Short task ▸ Exactly reproduce the lines that follow.
· · · · ·
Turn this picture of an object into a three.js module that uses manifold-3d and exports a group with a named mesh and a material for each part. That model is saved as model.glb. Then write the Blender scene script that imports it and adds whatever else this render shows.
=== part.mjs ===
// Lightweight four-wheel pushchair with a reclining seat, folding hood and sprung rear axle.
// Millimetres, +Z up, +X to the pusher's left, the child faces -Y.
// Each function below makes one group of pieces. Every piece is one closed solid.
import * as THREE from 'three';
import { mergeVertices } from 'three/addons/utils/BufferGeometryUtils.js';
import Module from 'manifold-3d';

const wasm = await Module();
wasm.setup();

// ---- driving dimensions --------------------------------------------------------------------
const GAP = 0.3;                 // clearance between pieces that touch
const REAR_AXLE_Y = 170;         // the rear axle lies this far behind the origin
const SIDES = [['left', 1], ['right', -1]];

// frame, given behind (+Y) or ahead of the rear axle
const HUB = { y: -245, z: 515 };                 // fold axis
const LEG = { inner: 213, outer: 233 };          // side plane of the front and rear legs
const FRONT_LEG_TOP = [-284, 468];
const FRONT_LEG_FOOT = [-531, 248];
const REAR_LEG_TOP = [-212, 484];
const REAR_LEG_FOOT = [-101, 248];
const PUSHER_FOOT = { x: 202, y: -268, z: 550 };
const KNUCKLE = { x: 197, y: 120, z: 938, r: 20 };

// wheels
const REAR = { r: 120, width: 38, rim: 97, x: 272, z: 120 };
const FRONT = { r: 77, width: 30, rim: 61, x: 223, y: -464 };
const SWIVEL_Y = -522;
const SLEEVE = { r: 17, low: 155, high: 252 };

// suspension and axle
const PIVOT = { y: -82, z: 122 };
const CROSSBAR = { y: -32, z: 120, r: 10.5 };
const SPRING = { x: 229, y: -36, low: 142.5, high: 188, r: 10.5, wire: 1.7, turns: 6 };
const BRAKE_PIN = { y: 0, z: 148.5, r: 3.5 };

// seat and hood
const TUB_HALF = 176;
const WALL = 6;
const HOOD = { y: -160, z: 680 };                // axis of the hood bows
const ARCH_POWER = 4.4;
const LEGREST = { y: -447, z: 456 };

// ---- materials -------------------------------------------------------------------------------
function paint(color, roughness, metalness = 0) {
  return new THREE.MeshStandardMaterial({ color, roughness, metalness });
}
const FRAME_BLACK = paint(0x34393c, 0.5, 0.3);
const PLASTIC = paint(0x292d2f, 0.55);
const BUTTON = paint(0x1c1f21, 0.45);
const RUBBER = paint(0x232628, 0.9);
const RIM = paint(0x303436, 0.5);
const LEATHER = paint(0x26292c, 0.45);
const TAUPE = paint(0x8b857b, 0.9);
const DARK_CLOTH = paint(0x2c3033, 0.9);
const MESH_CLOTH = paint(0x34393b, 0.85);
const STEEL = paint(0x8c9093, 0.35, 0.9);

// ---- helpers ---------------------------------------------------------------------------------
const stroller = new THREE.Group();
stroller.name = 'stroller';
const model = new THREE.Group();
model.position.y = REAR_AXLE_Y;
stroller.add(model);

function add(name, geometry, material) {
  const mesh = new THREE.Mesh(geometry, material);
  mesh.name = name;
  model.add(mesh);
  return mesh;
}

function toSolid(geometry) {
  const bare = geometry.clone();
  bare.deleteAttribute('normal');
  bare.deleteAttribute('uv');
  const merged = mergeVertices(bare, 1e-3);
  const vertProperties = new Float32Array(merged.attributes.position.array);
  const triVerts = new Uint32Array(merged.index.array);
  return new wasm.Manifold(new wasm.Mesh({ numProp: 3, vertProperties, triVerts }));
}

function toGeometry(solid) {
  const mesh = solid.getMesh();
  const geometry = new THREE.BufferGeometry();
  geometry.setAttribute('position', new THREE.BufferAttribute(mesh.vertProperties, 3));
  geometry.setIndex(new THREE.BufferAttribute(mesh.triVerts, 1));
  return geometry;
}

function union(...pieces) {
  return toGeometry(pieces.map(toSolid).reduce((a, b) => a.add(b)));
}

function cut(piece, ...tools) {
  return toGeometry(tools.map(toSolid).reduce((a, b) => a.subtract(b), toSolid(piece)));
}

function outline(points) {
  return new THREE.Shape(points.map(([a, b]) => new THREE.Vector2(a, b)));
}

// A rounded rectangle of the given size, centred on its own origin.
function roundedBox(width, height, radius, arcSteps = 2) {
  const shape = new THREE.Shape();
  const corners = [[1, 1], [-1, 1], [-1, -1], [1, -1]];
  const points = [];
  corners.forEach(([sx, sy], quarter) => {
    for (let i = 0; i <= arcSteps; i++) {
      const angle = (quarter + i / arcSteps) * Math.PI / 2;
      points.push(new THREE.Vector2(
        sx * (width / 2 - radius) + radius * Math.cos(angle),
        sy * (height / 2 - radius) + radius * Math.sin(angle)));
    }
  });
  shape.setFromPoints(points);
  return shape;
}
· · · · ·
Output for this task ▸
Turn this picture of an object into a three.js module that uses manifold-3d and exports a group with a named mesh and a material for each part. That model is saved as model.glb. Then write the Blender scene script that imports it and adds whatever else this render shows.
=== part.mjs ===
// Lightweight four-wheel pushchair with a reclining seat, folding hood and sprung rear axle.
// Millimetres, +Z up, +X to the pusher's left, the child faces -Y.
// Each function below makes one group of pieces. Every piece is one closed solid.
import * as THREE from 'three';
import { mergeVertices } from 'three/addons/utils/BufferGeometryUtils.js';
import Module from 'manifold-3d';

const wasm = await Module();
wasm.setup();

// ---- driving dimensions --------------------------------------------------------------------
const GAP = 0.3;                 // clearance between pieces that touch
const REAR_AXLE_Y = 170;         // the rear axle lies this far behind the origin
const SIDES = [['left', 1], ['right', -1]];

// frame, given behind (+Y) or ahead of the rear axle
const HUB = { y: -245, z: 515 };                 // fold axis
const LEG = { inner: 213, outer: 233 };          // side plane of the front and rear legs
const FRONT_LEG_TOP = [-284, 468];
const FRONT_LEG_FOOT = [-531, 248];
const REAR_LEG_TOP = [-212, 484];
const REAR_LEG_FOOT = [-101, 248];
const PUSHER_FOOT = { x: 202, y: -268, z: 550 };
const KNUCKLE = { x: 197, y: 120, z: 938, r: 20 };

// wheels
const REAR = { r: 120, width: 38, rim: 97, x: 272, z: 120 };
const FRONT = { r: 77, width: 30, rim: 61, x: 223, y: -464 };
const SWIVEL_Y = -522;
const SLEEVE = { r: 17, low: 155, high: 252 };

// suspension and axle
const PIVOT = { y: -82, z: 122 };
const CROSSBAR = { y: -32, z: 120, r: 10.5 };
const SPRING = { x: 229, y: -36, low: 142.5, high: 188, r: 10.5, wire: 1.7, turns: 6 };
const BRAKE_PIN = { y: 0, z: 148.5, r: 3.5 };

// seat and hood
const TUB_HALF = 176;
const WALL = 6;
const HOOD = { y: -160, z: 680 };                // axis of the hood bows
const ARCH_POWER = 4.4;
const LEGREST = { y: -447, z: 456 };

// ---- materials -------------------------------------------------------------------------------
function paint(color, roughness, metalness = 0) {
  return new THREE.MeshStandardMaterial({ color, roughness, metalness });
}
const FRAME_BLACK = paint(0x34393c, 0.5, 0.3);
const PLASTIC = paint(0x292d2f, 0.55);
const BUTTON = paint(0x1c1f21, 0.45);
const RUBBER = paint(0x232628, 0.9);
const RIM = paint(0x303436, 0.5);
const LEATHER = paint(0x26292c, 0.45);
const TAUPE = paint(0x8b857b, 0.9);
const DARK_CLOTH = paint(0x2c3033, 0.9);
const MESH_CLOTH = paint(0x34393b, 0.85);
const STEEL = paint(0x8c9093, 0.35, 0.9);

// ---- helpers ---------------------------------------------------------------------------------
const stroller = new THREE.Group();
stroller.name = 'stroller';
const model = new THREE.Group();
model.position.y = REAR_AXLE_Y;
stroller.add(model);

function add(name, geometry, material) {
  const mesh = new THREE.Mesh(geometry, material);
  mesh.name = name;
  model.add(mesh);
  return mesh;
}

function toSolid(geometry) {
  const bare = geometry.clone();
  bare.deleteAttribute('normal');
  bare.deleteAttribute('uv');
  const merged = mergeVertices(bare, 1e-3);
  const vertProperties = new Float32Array(merged.attributes.position.array);
  const triVerts = new Uint32Array(merged.index.array);
  return new wasm.Manifold(new wasm.Mesh({ numProp: 3, vertProperties, triVerts }));
}

function toGeometry(solid) {
  const mesh = solid.getMesh();
  const geometry = new THREE.BufferGeometry();
  geometry.setAttribute('position', new THREE.BufferAttribute(mesh.vertProperties, 3));
  geometry.setIndex(new THREE.BufferAttribute(mesh.triVerts, 1));
  return geometry;
}

function union(...pieces) {
  return toGeometry(pieces.map(toSolid).reduce((a, b) => a.add(b)));
}

function cut(piece, ...tools) {
  return toGeometry(tools.map(toSolid).reduce((a, b) => a.subtract(b), toSolid(piece)));
}

function outline(points) {
  return new THREE.Shape(points.map(([a, b]) => new THREE.Vector2(a, b)));
}

// A rounded rectangle of the given size, centred on its own origin.
function roundedBox(width, height, radius, arcSteps = 2) {
  const shape = new THREE.Shape();
  const corners = [[1, 1], [-1, 1], [-1, -1], [1, -1]];
  const points = [];
  corners.forEach(([sx, sy], quarter) => {
    for (let i = 0; i <= arcSteps; i++) {
      const angle = (quarter + i / arcSteps) * Math.PI / 2;
      points.push(new THREE.Vector2(
        sx * (width / 2 - radius) + radius * Math.cos(angle),
        sy * (height / 2 - radius) + radius * Math.sin(angle)));
    }
  });
  shape.setFromPoints(points);
  return shape;
}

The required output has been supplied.